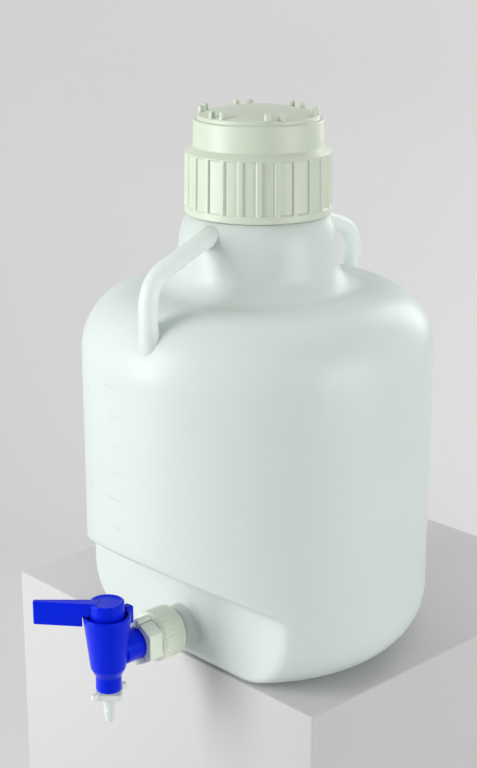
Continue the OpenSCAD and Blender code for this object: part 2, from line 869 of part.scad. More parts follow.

# # # # #

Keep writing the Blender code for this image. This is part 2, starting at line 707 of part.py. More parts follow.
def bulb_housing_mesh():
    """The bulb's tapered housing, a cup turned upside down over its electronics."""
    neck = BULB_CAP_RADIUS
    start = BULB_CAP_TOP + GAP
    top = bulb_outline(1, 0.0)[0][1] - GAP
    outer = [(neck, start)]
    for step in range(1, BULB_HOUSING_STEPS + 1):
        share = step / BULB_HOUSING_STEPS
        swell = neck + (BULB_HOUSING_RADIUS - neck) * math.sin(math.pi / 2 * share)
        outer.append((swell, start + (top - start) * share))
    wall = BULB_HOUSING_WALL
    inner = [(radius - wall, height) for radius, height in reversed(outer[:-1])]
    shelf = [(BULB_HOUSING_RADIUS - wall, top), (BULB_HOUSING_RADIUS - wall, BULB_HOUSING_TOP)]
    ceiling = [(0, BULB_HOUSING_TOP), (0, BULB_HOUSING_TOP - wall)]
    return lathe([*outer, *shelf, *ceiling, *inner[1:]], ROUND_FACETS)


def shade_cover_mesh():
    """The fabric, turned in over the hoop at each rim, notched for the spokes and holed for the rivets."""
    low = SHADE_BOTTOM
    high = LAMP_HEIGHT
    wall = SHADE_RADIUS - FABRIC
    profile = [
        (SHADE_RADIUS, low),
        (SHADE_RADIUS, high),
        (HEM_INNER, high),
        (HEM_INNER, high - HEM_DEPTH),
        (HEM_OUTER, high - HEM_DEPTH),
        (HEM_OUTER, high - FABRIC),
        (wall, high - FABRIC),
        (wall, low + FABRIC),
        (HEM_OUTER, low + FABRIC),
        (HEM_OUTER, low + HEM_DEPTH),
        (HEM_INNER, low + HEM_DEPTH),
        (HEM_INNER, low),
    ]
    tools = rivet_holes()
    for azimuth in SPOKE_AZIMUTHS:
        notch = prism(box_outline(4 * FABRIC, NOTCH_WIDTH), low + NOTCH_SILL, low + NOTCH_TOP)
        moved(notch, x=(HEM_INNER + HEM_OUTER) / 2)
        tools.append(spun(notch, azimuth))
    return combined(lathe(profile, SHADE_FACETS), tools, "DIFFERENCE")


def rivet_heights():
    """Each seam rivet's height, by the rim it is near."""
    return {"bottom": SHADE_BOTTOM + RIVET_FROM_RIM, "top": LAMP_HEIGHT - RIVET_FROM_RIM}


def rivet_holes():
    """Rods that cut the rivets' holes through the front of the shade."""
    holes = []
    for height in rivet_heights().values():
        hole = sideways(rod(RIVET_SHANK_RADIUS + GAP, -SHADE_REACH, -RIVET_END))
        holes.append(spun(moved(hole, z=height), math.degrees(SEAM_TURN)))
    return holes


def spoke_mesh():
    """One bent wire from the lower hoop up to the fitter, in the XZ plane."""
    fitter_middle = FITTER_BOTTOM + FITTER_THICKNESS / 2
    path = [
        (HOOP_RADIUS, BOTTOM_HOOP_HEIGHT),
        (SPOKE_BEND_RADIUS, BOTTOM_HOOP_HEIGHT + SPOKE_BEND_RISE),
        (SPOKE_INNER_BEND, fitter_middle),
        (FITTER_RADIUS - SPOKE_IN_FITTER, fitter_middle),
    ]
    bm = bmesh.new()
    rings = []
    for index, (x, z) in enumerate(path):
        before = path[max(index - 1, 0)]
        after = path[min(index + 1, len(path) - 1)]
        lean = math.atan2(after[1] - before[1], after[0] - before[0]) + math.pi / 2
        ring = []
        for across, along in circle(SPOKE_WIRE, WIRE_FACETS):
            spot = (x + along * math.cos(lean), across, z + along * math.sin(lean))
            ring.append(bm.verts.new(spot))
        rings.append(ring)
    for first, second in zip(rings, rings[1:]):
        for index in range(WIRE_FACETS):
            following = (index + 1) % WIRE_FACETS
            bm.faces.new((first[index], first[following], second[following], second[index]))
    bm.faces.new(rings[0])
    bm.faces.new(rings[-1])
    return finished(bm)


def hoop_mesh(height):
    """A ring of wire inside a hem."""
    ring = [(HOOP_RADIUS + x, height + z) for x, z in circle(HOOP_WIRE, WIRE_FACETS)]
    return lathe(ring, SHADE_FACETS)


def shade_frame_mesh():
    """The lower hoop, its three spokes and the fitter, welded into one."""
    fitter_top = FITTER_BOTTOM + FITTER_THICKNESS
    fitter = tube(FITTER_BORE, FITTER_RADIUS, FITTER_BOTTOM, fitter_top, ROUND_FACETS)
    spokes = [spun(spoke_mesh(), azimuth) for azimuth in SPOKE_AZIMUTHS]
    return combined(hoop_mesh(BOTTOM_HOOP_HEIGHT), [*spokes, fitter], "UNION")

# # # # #

Your instructions: Exactly the lines from the line with "Keep writing the" to the line with "lathe([*outer, *shelf, *ceiling, *inner[1:]], ROUND_FACETS)", both included, are to be extracted, and no others.

Full answer:
Keep writing the Blender code for this image. This is part 2, starting at line 707 of part.py. More parts follow.
def bulb_housing_mesh():
    """The bulb's tapered housing, a cup turned upside down over its electronics."""
    neck = BULB_CAP_RADIUS
    start = BULB_CAP_TOP + GAP
    top = bulb_outline(1, 0.0)[0][1] - GAP
    outer = [(neck, start)]
    for step in range(1, BULB_HOUSING_STEPS + 1):
        share = step / BULB_HOUSING_STEPS
        swell = neck + (BULB_HOUSING_RADIUS - neck) * math.sin(math.pi / 2 * share)
        outer.append((swell, start + (top - start) * share))
    wall = BULB_HOUSING_WALL
    inner = [(radius - wall, height) for radius, height in reversed(outer[:-1])]
    shelf = [(BULB_HOUSING_RADIUS - wall, top), (BULB_HOUSING_RADIUS - wall, BULB_HOUSING_TOP)]
    ceiling = [(0, BULB_HOUSING_TOP), (0, BULB_HOUSING_TOP - wall)]
    return lathe([*outer, *shelf, *ceiling, *inner[1:]], ROUND_FACETS)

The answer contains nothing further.